§ Objective:
Repeat exactly the lines of the listing below, please, starting with the first and ending with the line containing "obj.parent = empty"; leave out the rest.

>> start

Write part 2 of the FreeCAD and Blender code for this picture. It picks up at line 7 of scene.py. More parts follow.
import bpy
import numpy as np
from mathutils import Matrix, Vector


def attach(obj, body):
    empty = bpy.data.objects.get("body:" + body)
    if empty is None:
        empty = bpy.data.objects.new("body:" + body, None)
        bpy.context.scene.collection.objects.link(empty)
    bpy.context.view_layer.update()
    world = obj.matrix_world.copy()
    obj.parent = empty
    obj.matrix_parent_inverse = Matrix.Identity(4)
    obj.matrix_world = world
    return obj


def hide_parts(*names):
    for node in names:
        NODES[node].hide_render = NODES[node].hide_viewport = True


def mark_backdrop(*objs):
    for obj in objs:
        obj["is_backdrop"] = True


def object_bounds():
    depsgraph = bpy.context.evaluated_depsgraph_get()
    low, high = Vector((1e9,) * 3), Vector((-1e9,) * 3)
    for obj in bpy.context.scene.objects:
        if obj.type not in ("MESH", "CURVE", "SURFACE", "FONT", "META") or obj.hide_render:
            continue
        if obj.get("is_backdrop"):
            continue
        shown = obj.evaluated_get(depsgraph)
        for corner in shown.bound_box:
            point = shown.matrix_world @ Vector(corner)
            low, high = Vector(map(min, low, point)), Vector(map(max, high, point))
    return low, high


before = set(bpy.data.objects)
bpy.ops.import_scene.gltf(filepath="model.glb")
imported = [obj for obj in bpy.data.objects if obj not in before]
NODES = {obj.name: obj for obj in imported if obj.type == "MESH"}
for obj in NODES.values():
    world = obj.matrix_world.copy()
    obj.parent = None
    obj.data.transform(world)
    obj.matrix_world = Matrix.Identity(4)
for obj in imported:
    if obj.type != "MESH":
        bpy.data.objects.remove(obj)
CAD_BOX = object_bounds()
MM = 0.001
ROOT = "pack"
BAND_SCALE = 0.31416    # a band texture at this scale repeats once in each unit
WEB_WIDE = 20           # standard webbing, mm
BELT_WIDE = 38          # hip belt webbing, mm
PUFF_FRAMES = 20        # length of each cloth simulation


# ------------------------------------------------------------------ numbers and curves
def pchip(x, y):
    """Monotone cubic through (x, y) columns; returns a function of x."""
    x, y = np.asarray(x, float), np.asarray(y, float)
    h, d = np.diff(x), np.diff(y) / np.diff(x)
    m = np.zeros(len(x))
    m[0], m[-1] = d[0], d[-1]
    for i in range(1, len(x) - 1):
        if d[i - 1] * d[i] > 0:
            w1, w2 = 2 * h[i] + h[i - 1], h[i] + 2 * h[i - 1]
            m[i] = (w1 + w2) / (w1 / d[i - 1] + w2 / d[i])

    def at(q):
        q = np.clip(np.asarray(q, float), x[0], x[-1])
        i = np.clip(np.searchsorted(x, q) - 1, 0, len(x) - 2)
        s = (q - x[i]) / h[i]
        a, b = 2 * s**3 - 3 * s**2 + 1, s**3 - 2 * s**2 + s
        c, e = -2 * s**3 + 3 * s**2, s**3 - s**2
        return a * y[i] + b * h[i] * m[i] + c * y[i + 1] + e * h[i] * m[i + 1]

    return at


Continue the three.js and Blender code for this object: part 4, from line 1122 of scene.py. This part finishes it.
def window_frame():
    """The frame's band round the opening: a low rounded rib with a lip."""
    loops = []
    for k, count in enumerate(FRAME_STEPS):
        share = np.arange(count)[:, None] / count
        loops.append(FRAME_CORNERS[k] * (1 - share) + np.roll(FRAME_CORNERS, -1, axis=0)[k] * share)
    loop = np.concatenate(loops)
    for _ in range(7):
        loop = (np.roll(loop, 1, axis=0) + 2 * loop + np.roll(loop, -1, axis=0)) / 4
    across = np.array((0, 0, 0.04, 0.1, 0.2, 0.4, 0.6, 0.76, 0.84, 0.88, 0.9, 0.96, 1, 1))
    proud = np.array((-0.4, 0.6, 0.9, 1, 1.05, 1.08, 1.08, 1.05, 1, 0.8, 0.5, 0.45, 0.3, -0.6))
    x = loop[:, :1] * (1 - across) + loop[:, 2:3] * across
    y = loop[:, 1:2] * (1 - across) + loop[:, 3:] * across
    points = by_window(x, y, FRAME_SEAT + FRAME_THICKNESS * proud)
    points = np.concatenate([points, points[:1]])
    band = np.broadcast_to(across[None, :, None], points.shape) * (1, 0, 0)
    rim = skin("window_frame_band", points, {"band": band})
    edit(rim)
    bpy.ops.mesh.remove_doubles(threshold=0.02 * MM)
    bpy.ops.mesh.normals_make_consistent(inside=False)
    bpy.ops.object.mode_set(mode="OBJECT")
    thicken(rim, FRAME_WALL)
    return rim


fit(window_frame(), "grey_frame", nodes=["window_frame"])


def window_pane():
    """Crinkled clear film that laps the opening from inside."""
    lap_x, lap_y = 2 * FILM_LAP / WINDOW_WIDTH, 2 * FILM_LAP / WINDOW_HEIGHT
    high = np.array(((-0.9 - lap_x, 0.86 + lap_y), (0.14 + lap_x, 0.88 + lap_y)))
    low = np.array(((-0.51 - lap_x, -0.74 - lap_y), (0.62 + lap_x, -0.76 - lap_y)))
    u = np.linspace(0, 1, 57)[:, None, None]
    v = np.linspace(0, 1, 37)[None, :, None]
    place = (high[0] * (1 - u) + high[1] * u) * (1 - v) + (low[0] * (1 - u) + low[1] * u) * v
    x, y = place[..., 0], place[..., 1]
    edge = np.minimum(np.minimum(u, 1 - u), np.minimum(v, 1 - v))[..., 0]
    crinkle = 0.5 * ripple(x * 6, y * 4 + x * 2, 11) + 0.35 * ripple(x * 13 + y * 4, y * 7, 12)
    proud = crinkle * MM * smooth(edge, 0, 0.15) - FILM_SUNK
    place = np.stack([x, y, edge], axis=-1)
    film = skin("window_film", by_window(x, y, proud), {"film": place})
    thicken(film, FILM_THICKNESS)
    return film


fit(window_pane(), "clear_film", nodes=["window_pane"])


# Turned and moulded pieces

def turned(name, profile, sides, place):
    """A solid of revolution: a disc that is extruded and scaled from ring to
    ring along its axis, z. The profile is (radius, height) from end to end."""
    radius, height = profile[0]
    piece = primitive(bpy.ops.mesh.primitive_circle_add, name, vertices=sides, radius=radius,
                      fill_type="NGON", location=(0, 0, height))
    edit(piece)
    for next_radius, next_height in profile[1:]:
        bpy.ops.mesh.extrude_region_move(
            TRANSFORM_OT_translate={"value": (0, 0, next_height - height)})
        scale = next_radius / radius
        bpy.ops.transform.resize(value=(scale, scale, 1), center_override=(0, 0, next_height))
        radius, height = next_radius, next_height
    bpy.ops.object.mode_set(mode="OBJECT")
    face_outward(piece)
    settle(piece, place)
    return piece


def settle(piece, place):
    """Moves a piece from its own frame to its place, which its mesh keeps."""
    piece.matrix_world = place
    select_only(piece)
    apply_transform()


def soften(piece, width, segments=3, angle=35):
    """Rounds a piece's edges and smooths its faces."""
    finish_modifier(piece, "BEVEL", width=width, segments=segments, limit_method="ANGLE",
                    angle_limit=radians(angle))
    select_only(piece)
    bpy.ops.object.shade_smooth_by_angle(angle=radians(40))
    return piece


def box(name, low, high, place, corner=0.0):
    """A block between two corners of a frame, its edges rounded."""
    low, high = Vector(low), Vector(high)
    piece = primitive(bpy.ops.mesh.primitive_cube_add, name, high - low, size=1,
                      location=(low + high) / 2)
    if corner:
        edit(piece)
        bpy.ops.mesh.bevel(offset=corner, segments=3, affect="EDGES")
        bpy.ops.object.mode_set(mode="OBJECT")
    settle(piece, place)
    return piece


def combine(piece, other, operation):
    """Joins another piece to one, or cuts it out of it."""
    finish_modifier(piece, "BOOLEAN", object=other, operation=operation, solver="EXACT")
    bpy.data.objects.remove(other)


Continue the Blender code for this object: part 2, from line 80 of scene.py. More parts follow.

>> end

§ Solution:
Write part 2 of the FreeCAD and Blender code for this picture. It picks up at line 7 of scene.py. More parts follow.
import bpy
import numpy as np
from mathutils import Matrix, Vector


def attach(obj, body):
    empty = bpy.data.objects.get("body:" + body)
    if empty is None:
        empty = bpy.data.objects.new("body:" + body, None)
        bpy.context.scene.collection.objects.link(empty)
    bpy.context.view_layer.update()
    world = obj.matrix_world.copy()
    obj.parent = empty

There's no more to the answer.